Energy spectra of stably stratified turbulence

We investigate energy spectra of stably stratified turbulence using direct numerical simulations (DNS) at a resolution of $1024^3$. The calculation is done by solving the 3D Navier-Stokes equations under the Boussinesq approximation pseudo-spectrally. Using toroidal-poloidal decomposition (Craya-Herring decomposition), the velocity field is decomposed into the vortex mode and the wave mode. In general, both the wave and vortex spectra are consistent with a Kolgomorov--like $k^{-5/3}$ range at sufficiently large k. At large scales, and for sufficiently strong stratification the wave spectrum is a steaper $k_{\perp}^{-2}$, while that for the vortex component is consistent with $ k_{\perp}^{-3}$. Here $k_{\perp}$ is the horizontally gathered wave numbers. In contrast to the horizontal wave number spectra, the vertical wave number spectra show very different features. We can observe clear $k_z^{-3}$ dependence for small scales while the large scales show rather flat spectra.
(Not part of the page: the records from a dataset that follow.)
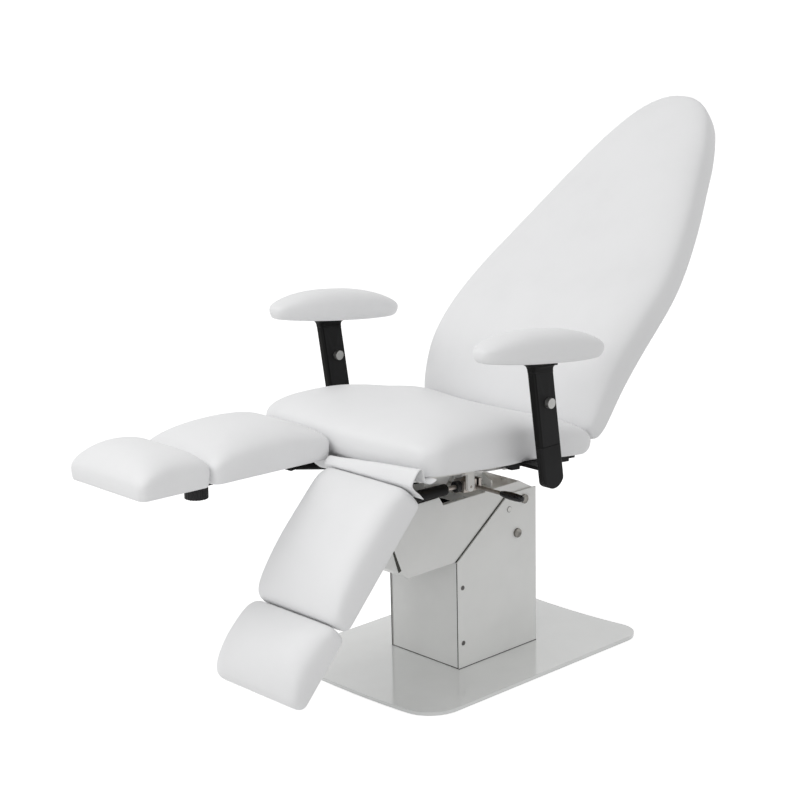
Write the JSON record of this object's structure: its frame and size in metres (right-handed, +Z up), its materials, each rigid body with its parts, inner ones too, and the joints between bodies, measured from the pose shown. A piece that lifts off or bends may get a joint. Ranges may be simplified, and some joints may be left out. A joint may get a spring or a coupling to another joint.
{
  "type": "podiatry chair",
  "caption": "Podiatry treatment chair on a lifting column: padded seat, reclining backrest, split tilting leg rests with sliding foot ends, and height-adjustable arm rests.",
  "frame": {"origin": "on the floor, under the middle of the lifting column", "axes": "+Z up, -Y towards the foot end of the chair, +X towards the seated person's left"},
  "size_m": [0.704, 1.5957, 1.1461],
  "materials": {
    "vinyl": "smooth semi-matt upholstery vinyl",
    "base_paint": "glossy light grey enamel",
    "grey_paint": "semi-gloss light grey enamel",
    "dark_paint": "satin black enamel",
    "black_plastic": "matt black plastic",
    "steel": "bright turned steel",
    "warm_steel": "zinc plated steel, slightly brown",
    "cap": "small pale plastic caps",
    "plywood": "birch plywood",
    "rubber": "black rubber"
  },
  "bodies": {
    "base": {"base_plate": "base_paint", "column_frame": "dark_paint", "left_side_panel": "grey_paint", "right_side_panel": "grey_paint", "front_panel": "grey_paint", "rear_panel": "grey_paint", "panel_screws": "steel", "lift_pivot_pins": "steel", "hole_plugs": "cap", "power_inlet": "black_plastic", "control_box": "black_plastic"},
    "actuator_tube": {"actuator_body": "black_plastic"},
    "actuator_ram": {"actuator_rod": "steel"},
    "lower_arm": {"lower_lift_arm": "dark_paint"},
    "upper_arm": {"upper_lift_arm": "dark_paint"},
    "carrier": {"carrier_frame": "grey_paint", "carrier_pins": "steel", "hood": "grey_paint", "hood_screws": "cap", "seat_brackets": "grey_paint", "seat_frame": "grey_paint", "seat_board": "plywood", "seat_cushion": "vinyl", "leg_hinge_shaft": "steel", "handset_hook": "steel", "left_arm_bracket": "dark_paint", "right_arm_bracket": "dark_paint", "bracket_bolts": "dark_paint", "back_spring_cylinder": "dark_paint", "back_hinge_pins": "steel"},
    "backrest": {"backrest_frame": "dark_paint", "backrest_board": "black_plastic", "backrest_cushion": "vinyl"},
    "back_ram": {"back_spring_rod": "steel"},
    "left_leg": {"left_leg_frame": "dark_paint", "left_calf_cushion": "vinyl", "left_leg_flap": "vinyl"},
    "left_foot": {"left_foot_slide": "dark_paint", "left_foot_cushion": "vinyl"},
    "left_knob": {"left_foot_knob": "black_plastic"},
    "left_spring_ram": {"left_leg_spring_rod": "warm_steel"},
    "left_spring_tube": {"left_leg_spring_cylinder": "dark_paint"},
    "left_lever": {"left_release_lever": "warm_steel", "left_lever_grip": "rubber"},
    "left_armrest": {"left_arm_sleeve": "dark_paint", "left_arm_pad": "vinyl"},
    "left_button": {"left_arm_button": "steel"},
    "right_leg": {"right_leg_frame": "dark_paint", "right_calf_cushion": "vinyl", "right_leg_flap": "vinyl"},
    "right_foot": {"right_foot_slide": "dark_paint", "right_foot_cushion": "vinyl"},
    "right_knob": {"right_foot_knob": "black_plastic"},
    "right_spring_ram": {"right_leg_spring_rod": "warm_steel"},
    "right_spring_tube": {"right_leg_spring_cylinder": "dark_paint"},
    "right_lever": {"right_release_lever": "warm_steel", "right_lever_grip": "rubber"},
    "right_armrest": {"right_arm_sleeve": "dark_paint", "right_arm_pad": "vinyl"},
    "right_button": {"right_arm_button": "steel"}
  },
  "joints": [
    {"name": "lift", "type": "hinge", "parent": "base", "child": "lower_arm", "pos_m": [0, 0.061, 0.273], "axis": [-1, 0, 0], "range_deg": [0, 50]},
    {"name": "upper_arm_pivot", "type": "hinge", "parent": "base", "child": "upper_arm", "pos_m": [0, 0.083, 0.345], "axis": [-1, 0, 0], "range_deg": [0, 50]},
    {"name": "carrier_pivot", "type": "hinge", "parent": "lower_arm", "child": "carrier", "pos_m": [0, -0.189, 0.273], "axis": [-1, 0, 0], "range_deg": [-50, 0]},
    {"name": "actuator_foot_pivot", "type": "hinge", "parent": "base", "child": "actuator_tube", "pos_m": [0, 0.04, 0.06], "axis": [-1, 0, 0], "range_deg": [-0.2, 6.2]},
    {"name": "actuator_stroke", "type": "slide", "parent": "actuator_tube", "child": "actuator_ram", "axis": [0, -0.2809, 0.9597], "range_m": [-0.0005, 0.0655]},
    {"name": "backrest_recline", "type": "hinge", "parent": "carrier", "child": "backrest", "pos_m": [0, 0.13885, 0.43917], "axis": [1, 0, 0], "range_deg": [-40, 0]},
    {"name": "back_spring_stroke", "type": "slide", "parent": "carrier", "child": "back_ram", "axis": [0, 0.9985, -0.0555], "range_m": [-0.0285, 0.0005]},
    {"name": "left_leg_tilt", "type": "hinge", "parent": "carrier", "child": "left_leg", "pos_m": [0.126, -0.31, 0.497], "axis": [1, 0, 0], "range_deg": [-48.5, 10], "deforming": ["left_leg_flap"]},
    {"name": "left_foot_extension", "type": "slide", "parent": "left_leg", "child": "left_foot", "axis": [0, -0.682, -0.7314], "range_m": [0, 0.1]},
    {"name": "left_knob_turn", "type": "hinge", "parent": "left_leg", "child": "left_knob", "pos_m": [0.126, -0.51733, 0.27467], "axis": [0, -0.7314, 0.682], "range_deg": [-180, 180]},
    {"name": "left_spring_pivot", "type": "hinge", "parent": "carrier", "child": "left_spring_ram", "pos_m": [0.118, -0.111, 0.422], "axis": [1, 0, 0], "range_deg": [-9.4, 2.1]},
    {"name": "left_spring_stroke", "type": "slide", "parent": "left_spring_ram", "child": "left_spring_tube", "axis": [0, -0.9993, 0.0372], "range_m": [-0.0101, 0.0471]},
    {"name": "left_release", "type": "hinge", "parent": "left_spring_ram", "child": "left_lever", "pos_m": [0.118, -0.08574, 0.41505], "axis": [0, 0.9993, -0.0372], "range_deg": [-5, 5], "stiffness_Nm_per_rad": 8},
    {"name": "left_armrest_height", "type": "slide", "parent": "carrier", "child": "left_armrest", "axis": [0, -0.1392, 0.9903], "range_m": [0, 0.08]},
    {"name": "left_button_press", "type": "slide", "parent": "left_armrest", "child": "left_button", "axis": [-1, 0, 0], "range_m": [0, 0.0025], "stiffness_N_per_m": 800},
    {"name": "right_leg_tilt", "type": "hinge", "parent": "carrier", "child": "right_leg", "pos_m": [-0.126, -0.31, 0.497], "axis": [1, 0, 0], "range_deg": [0, 58.5], "deforming": ["right_leg_flap"]},
    {"name": "right_foot_extension", "type": "slide", "parent": "right_leg", "child": "right_foot", "axis": [0, -0.9997, 0.0262], "range_m": [0, 0.1]},
    {"name": "right_knob_turn", "type": "hinge", "parent": "right_leg", "child": "right_knob", "pos_m": [-0.126, -0.6139, 0.50496], "axis": [0, 0.0262, 0.9997], "range_deg": [-180, 180]},
    {"name": "right_spring_pivot", "type": "hinge", "parent": "carrier", "child": "right_spring_ram", "pos_m": [-0.118, -0.111, 0.422], "axis": [1, 0, 0], "range_deg": [-0.2, 11.9]},
    {"name": "right_spring_stroke", "type": "slide", "parent": "right_spring_ram", "child": "right_spring_tube", "axis": [0, -0.9787, 0.2051], "range_m": [-0.0531, 0.0005]},
    {"name": "right_release", "type": "hinge", "parent": "right_spring_ram", "child": "right_lever", "pos_m": [-0.118, -0.08727, 0.4109], "axis": [0, 0.9787, -0.2051], "range_deg": [-5, 5], "stiffness_Nm_per_rad": 8},
    {"name": "right_armrest_height", "type": "slide", "parent": "carrier", "child": "right_armrest", "axis": [0, -0.1392, 0.9903], "range_m": [0, 0.08]},
    {"name": "right_button_press", "type": "slide", "parent": "right_armrest", "child": "right_button", "axis": [-1, 0, 0], "range_m": [0, 0.0025], "stiffness_N_per_m": 800}
  ],
  "couplings": [
    {"joint": "upper_arm_pivot", "follows": "lift", "ratio": 1},
    {"joint": "carrier_pivot", "follows": "lift", "ratio": -1},
    {"joint": "actuator_foot_pivot", "follows": "lift", "ratio": 0.115},
    {"joint": "actuator_stroke", "follows": "lift", "m_per_rad": 0.0735},
    {"joint": "back_spring_stroke", "follows": "backrest_recline", "m_per_rad": 0.04},
    {"joint": "left_spring_pivot", "follows": "left_leg_tilt", "ratio": 0.19},
    {"joint": "left_spring_stroke", "follows": "left_leg_tilt", "m_per_rad": -0.055},
    {"joint": "right_spring_pivot", "follows": "right_leg_tilt", "ratio": 0.2},
    {"joint": "right_spring_stroke", "follows": "right_leg_tilt", "m_per_rad": -0.0515}
  ]
}
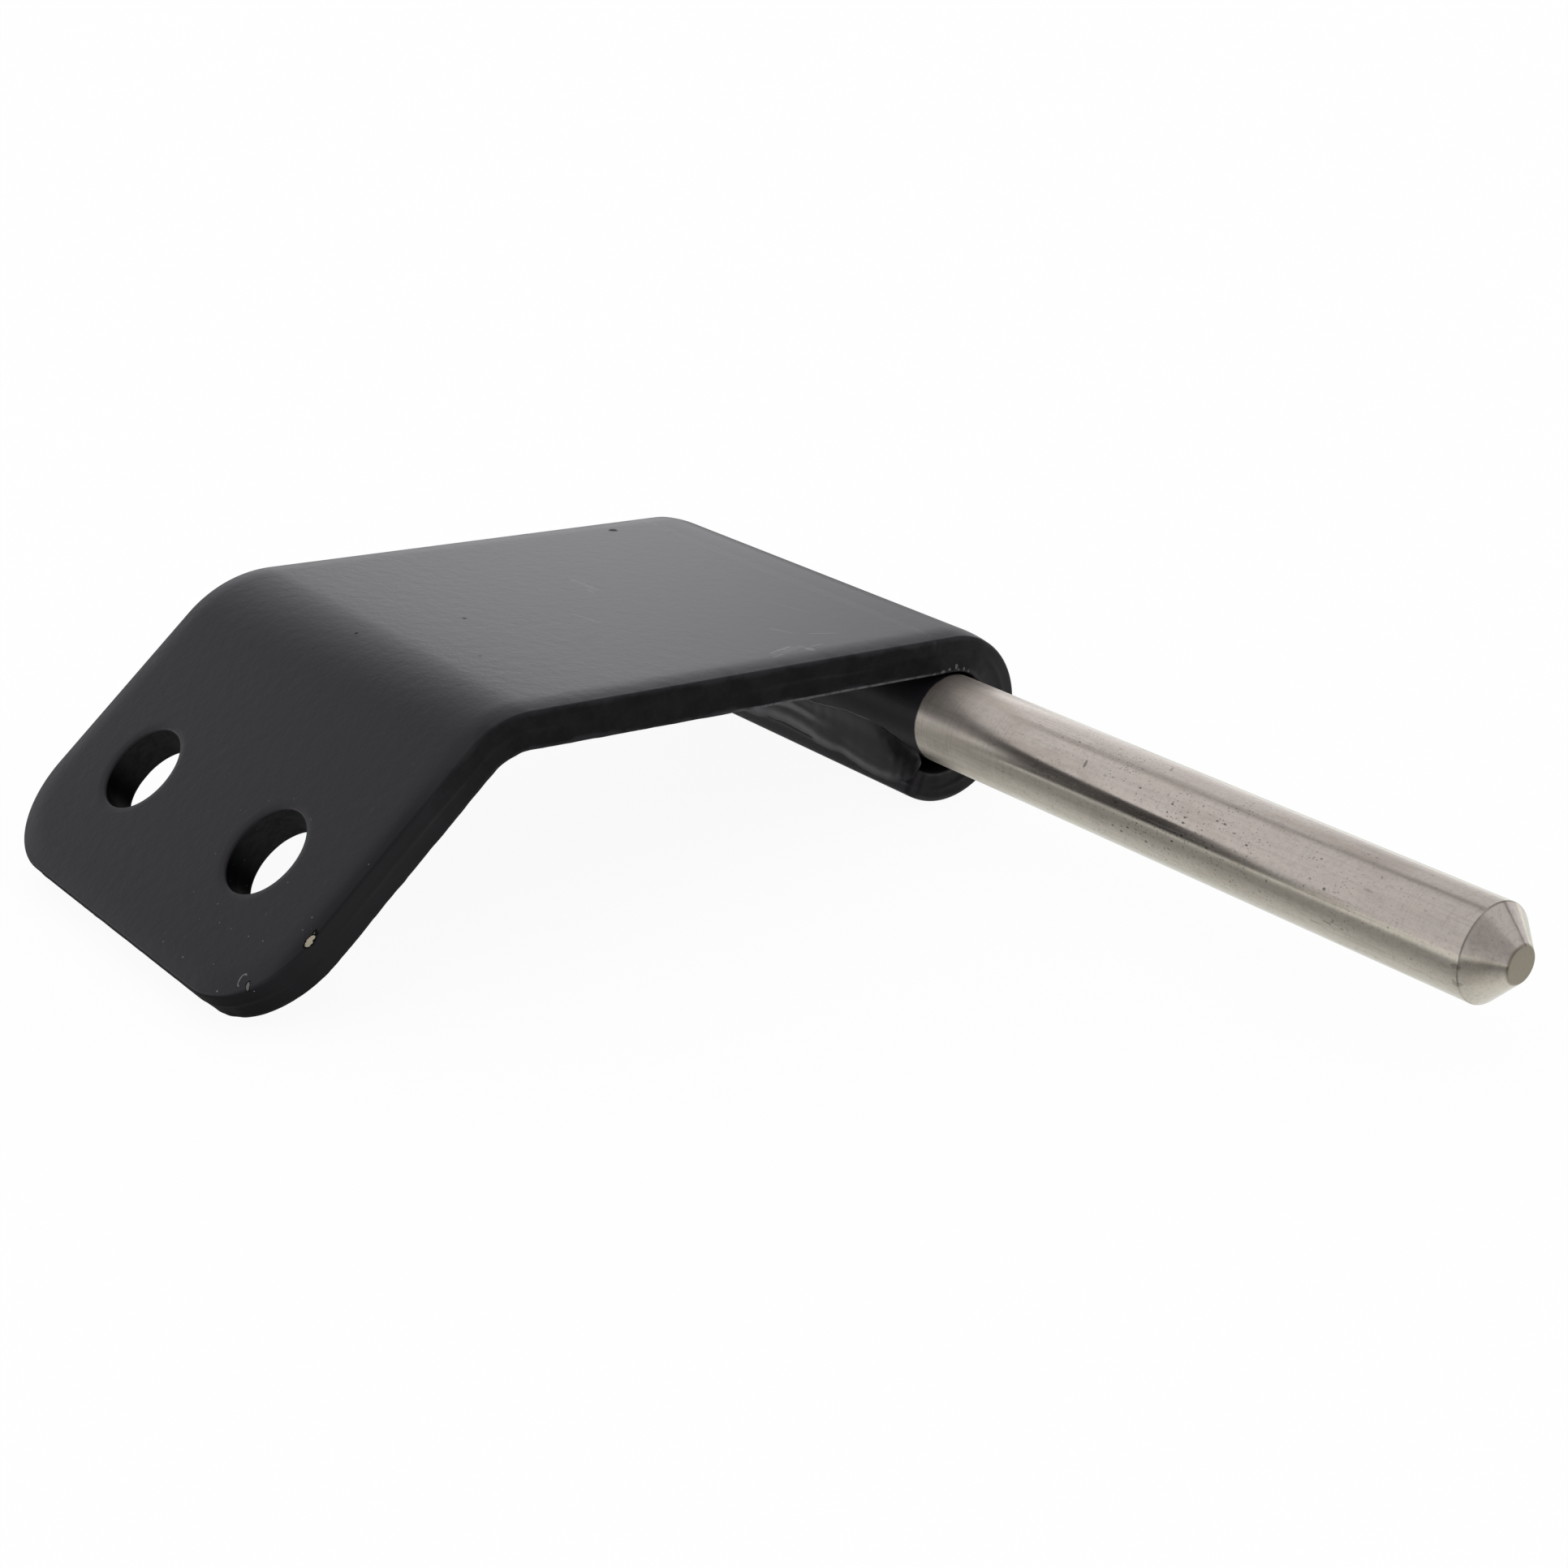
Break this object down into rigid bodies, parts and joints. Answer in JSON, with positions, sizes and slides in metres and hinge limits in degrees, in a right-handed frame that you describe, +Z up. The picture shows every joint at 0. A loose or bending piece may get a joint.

We link these spectra to the 2nd order structure functions of the velocity correlations in the horizontal and vertical directions. Finally we study the inviscid limit in which the highest wave-numbers are progressively thermalized, leaving the smaller wave numbers to adjust to their internal dynamics {\it sans} dissipation. In this case, we see--for the non-thermalized components--similar dynamics as that for the finite Reynolds case.